Abstract:
Unrolling the loop in strlen function.

Created by Peter Kankowski
Last changed
Contributors: Ace, Vladimir Kraljevic, and Madis Kalme
Filed under Low-level code optimization

Share on social sitesReddit Digg Delicious Buzz Facebook Twitter

Fast strlen function

Disclaimer: The strlen function rarely lies on the critical path of the program, and if it is, you should store the string length in an integer variable (Pascal-style strings). This article should be viewed as an exercise in code optimization, not as a recommendation for everyday programming.

Vectorized strlen

A usual implementation of strlen function scans the string byte-by-byte looking for terminating zero. For example:

size_t strlen(const char *s) {
    const char *start = s;
    while(*s)
        s++;
    return s - start;
}

It's small and easy, but not very fast. That is how we can improve it:

// for x86 only
size_t my_strlen(const char *s) {
    size_t len = 0;
    for(;;) {
        unsigned x = *(unsigned*)s;
        if((x & 0xFF) == 0) return len;
        if((x & 0xFF00) == 0) return len + 1;
        if((x & 0xFF0000) == 0) return len + 2;
        if((x & 0xFF000000) == 0) return len + 3;
        s += 4, len += 4;
    }
}

Four bytes are examined at once. The program reads a double word from memory, extracts each of its bytes by ANDing with a mask, and compares the bytes with zero. That is what Agner Fog calls "vector operations in general purpose registers".

Problems and solutions

Warning: this function will crash if an non-readable memory page is located right after the end of the string. The simplest way to prevent this is to allocate 3 additional bytes at the end of string.

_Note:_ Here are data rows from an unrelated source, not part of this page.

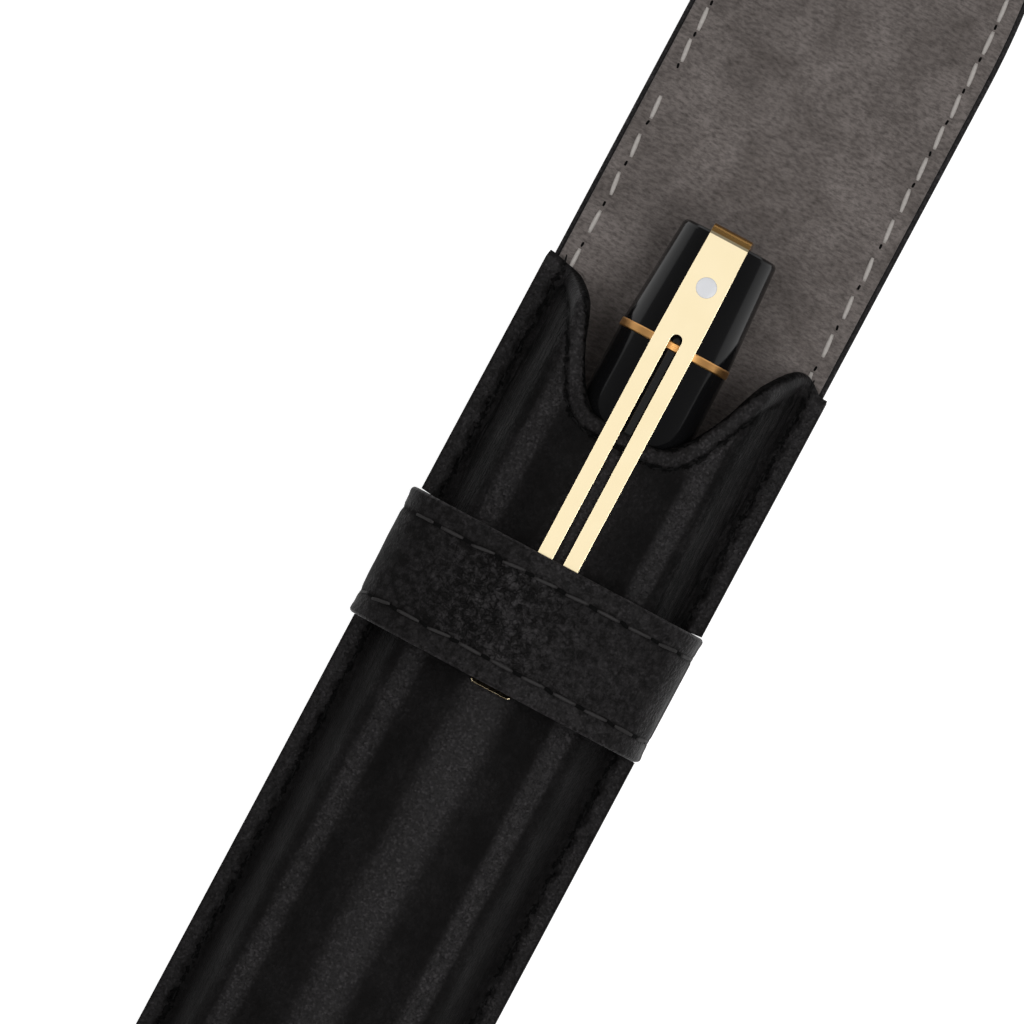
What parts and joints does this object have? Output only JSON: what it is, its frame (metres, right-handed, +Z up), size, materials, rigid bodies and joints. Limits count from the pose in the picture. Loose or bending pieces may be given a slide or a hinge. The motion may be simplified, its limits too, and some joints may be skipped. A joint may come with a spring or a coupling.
{
  "type": "fountain pen case",
  "caption": "Open leather sleeve for a fountain pen, with a suede-lined tuck-in flap, a fixed retaining strap and the capped pen clipped inside.",
  "frame": {"origin": "on the resting plane, at the middle of the pouch's mouth line, between the mouth's two side corners", "axes": "+Y from the pouch to the open flap, +Z up from the resting plane, +X across the case"},
  "size_m": [0.0368, 0.2403, 0.0259],
  "materials": {
    "black_leather": "satin",
    "black_lining_leather": "matte",
    "grey_suede": "matte",
    "leatherboard": "matte",
    "black_resin": "gloss",
    "gold_plate": "polished",
    "clear_resin": "gloss",
    "black_rubber": "matte",
    "steel": "satin",
    "grey_thread": "matte",
    "black_thread": "matte"
  },
  "bodies": {
    "pouch": {"back_leather": "black_leather", "back_board": "leatherboard", "back_lining": "grey_suede", "front_leather": "black_leather", "front_lining": "grey_suede", "mouth_roll": "black_leather", "strap_leather": "black_leather", "strap_lining": "black_lining_leather"},
    "flap_bridge": {"bridge_leather": "black_leather", "bridge_lining": "grey_suede"},
    "flap_tongue": {"tongue_leather": "black_leather", "tongue_lining": "grey_suede"},
    "pen": {"barrel": "black_resin", "section": "black_resin", "feed": "black_resin", "nib": "gold_plate", "converter_tube": "clear_resin", "converter_piston": "black_rubber", "converter_knob": "steel"},
    "cap": {"cap_tube": "black_resin", "cap_ring": "gold_plate", "cap_crown": "black_resin", "inner_cap": "black_resin", "clip": "gold_plate", "clip_stud": "gold_plate"}
  },
  "joints": [
    {"name": "first_fold", "type": "hinge", "parent": "pouch", "child": "flap_bridge", "pos_m": [0, 0.013, 0.00173], "axis": [1, 0, 0], "range_deg": [0, 90]},
    {"name": "second_fold", "type": "hinge", "parent": "flap_bridge", "child": "flap_tongue", "pos_m": [0, 0.03229, 0.00173], "axis": [1, 0, 0], "range_deg": [0, 90]},
    {"name": "pen_slide", "type": "slide", "parent": "pouch", "child": "pen", "axis": [0, 1, 0], "range_m": [0, 0.17]},
    {"name": "cap_slide", "type": "slide", "parent": "pen", "child": "cap", "axis": [0, 1, 0], "range_m": [0, 0.095]}
  ]
}
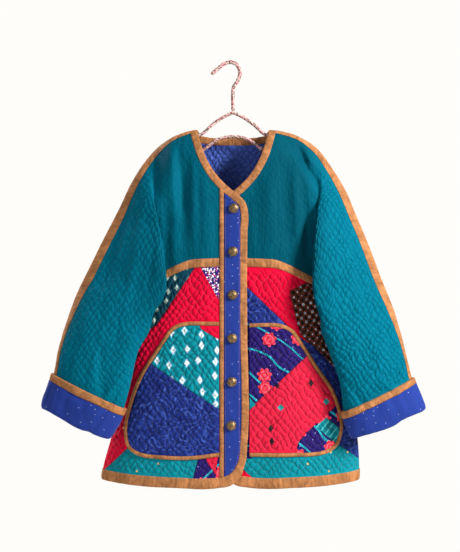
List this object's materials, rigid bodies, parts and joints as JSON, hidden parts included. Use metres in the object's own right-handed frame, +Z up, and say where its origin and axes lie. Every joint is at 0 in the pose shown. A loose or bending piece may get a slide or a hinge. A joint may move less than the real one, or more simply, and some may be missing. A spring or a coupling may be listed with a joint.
{
  "type": "quilted jacket",
  "caption": "Collarless quilted patchwork jacket with wide sleeves, turned-back cuffs, patch pockets and a buttoned front, on a cloth-wrapped wire hanger.",
  "frame": {"origin": "the place under the hanger's hook where a peg carries it", "axes": "+Z up, -Y the front of the jacket, +X the wearer's left"},
  "size_m": [0.7706, 0.1476, 0.8598],
  "materials": {
    "teal": "quilted cotton, teal",
    "blue": "cotton, royal blue",
    "lining": "quilted cotton lining, dark blue",
    "patch_red": "quilted cotton patches, red and other colours",
    "patch_blue": "quilted cotton patches, blue and other colours",
    "tan": "soft suede-like cloth, tan",
    "calico": "printed cotton strip wound round wire",
    "brass": "antique, darkened in the hollows"
  },
  "bodies": {
    "root": {"upper_front_right": "teal", "lower_front_right": "patch_red", "upper_front_left": "teal", "lower_front_left": "patch_red", "upper_back": "teal", "lower_back": "patch_blue", "pocket_right": "patch_red", "pocket_piping_right": "tan", "shoulder_band_right": "tan", "yoke_band_front_right": "tan", "pocket_left": "patch_red", "pocket_piping_left": "tan", "shoulder_band_left": "tan", "yoke_band_front_left": "tan", "yoke_band_back": "tan", "binding_front_right": "tan", "binding_front_left": "tan", "binding_neck_back": "tan", "binding_hem_back": "tan", "placket_strip": "blue", "placket_piping": "tan", "button_1": "brass", "button_2": "brass", "button_3": "brass", "button_4": "brass", "button_5": "brass", "button_6": "brass", "cuff_right": "blue", "cuff_binding_right": "tan", "cuff_left": "blue", "cuff_binding_left": "tan", "lining_back": "lining", "hanger_hook": "calico", "hanger_arms": "calico", "hanger_bar": "calico"}
  },
  "joints": []
}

The dwords may be unaligned, but x86 architecture allows access to unaligned data. For small strings, the alignment will take more time than the penalty of unaligned reads.

The code is not portable: you will have to add another 4 conditions if you use a 64-bit processor. For big-endian architectures, the order of conditions should be reversed.

Agner Fog made another strlen function for his tutorials (file optimizing_assembly.pdf, chapter 13.5). The idea is the same, but he uses clever math tricks to avoid branches inside the loop.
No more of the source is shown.